А. Рогожкин. Задумывая «Чекиста», я просто открыл альбом родителей, переписку бабушки с ее знакомыми, и поэтому все фамилии уничтоженных большевиками людей, которые я воспроизвел в фильме, подлинные, включая фамилию моего деда — его в 1927 году арестовали, и он бесследно сгинул в никуда. И я привел этот бесконечный список истребленных людей. А в результате родился такой анекдот: мол, профессор спрашивает абитуриента, сколько советских людей погибло во второй мировой войне, и тот отвечает: «Двадцать миллионов». Профессор: «А теперь перечисли всех поименно». Но мне, действительно, кажется, что мы не выполнили свой долг — не перечислили всех поименно, а сделать это обязаны. И мне печально, что в нашей стране с пренебрежением относятся к таким вещам. А ведь из отношения к трагическому опыту проистекает многое… Тут мы все виноваты. И я тоже виноват. Что мне стоит поработать в петербургских архивах и узнать, что случилось с моим дедом Петром Филипповым? По одной версии его расстреляли, по другой — он бежал на свою дачу в Финляндии… Мы все легкомысленно относимся к своей истории, и я в том числе.

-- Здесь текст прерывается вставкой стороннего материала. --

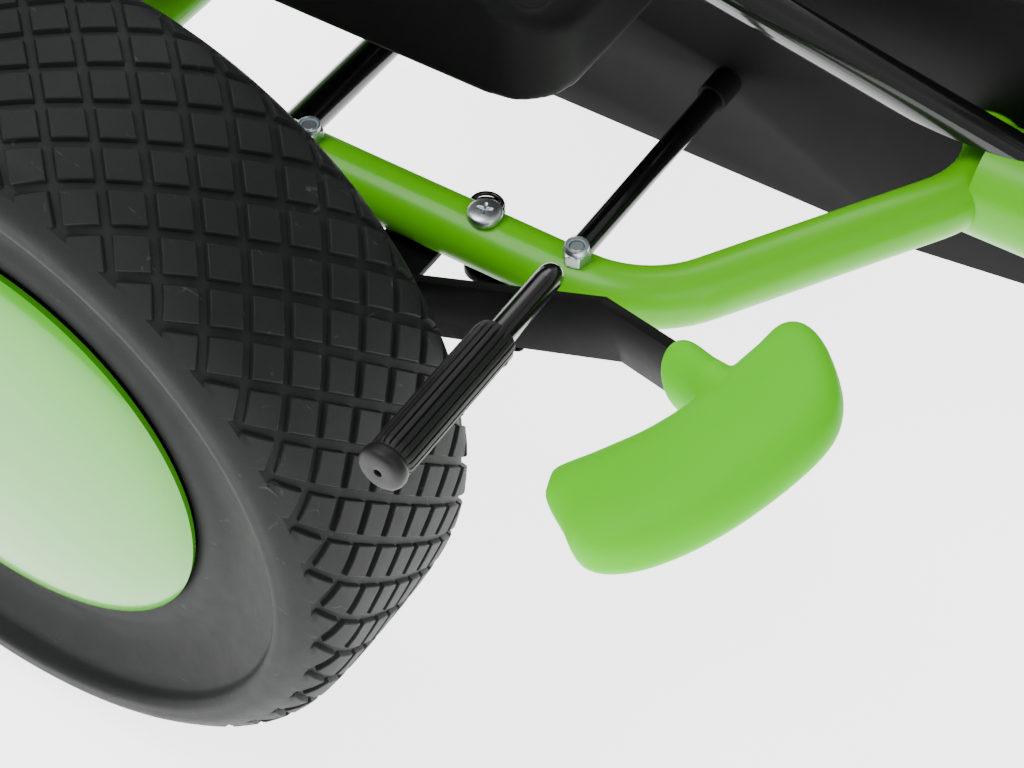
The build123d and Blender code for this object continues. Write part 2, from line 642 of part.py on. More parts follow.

Наверное, «Кукушка» — моя попытка искупить собственную вину. Всем нам нужно больше слушать друг друга. Даже через поколения. Просто внимательно слушать. Как-то в пабе Дублина мы с одним ирландцем увлеченно беседовали больше часа. Он говорил по-ирландски, я — по-русски, но и мне, и ему казалось, что мы друг друга понимаем. И это самое главное. Важен не язык — важно не забывать, что рядом с тобой такой же, как и ты, человек. Только подумайте об этом, и соответствующие выводы возникнут сами собой.
Материал подготовлен на основе видеозаписи, осуществленной для программы «Кинескоп» (РТР, 2002, июль). В разговоре принимала участие Ася Колодижнер.
1 Владимир Петрович Богораз (Тан) — ученый — исследователь жизни северных народов. — Прим. ред.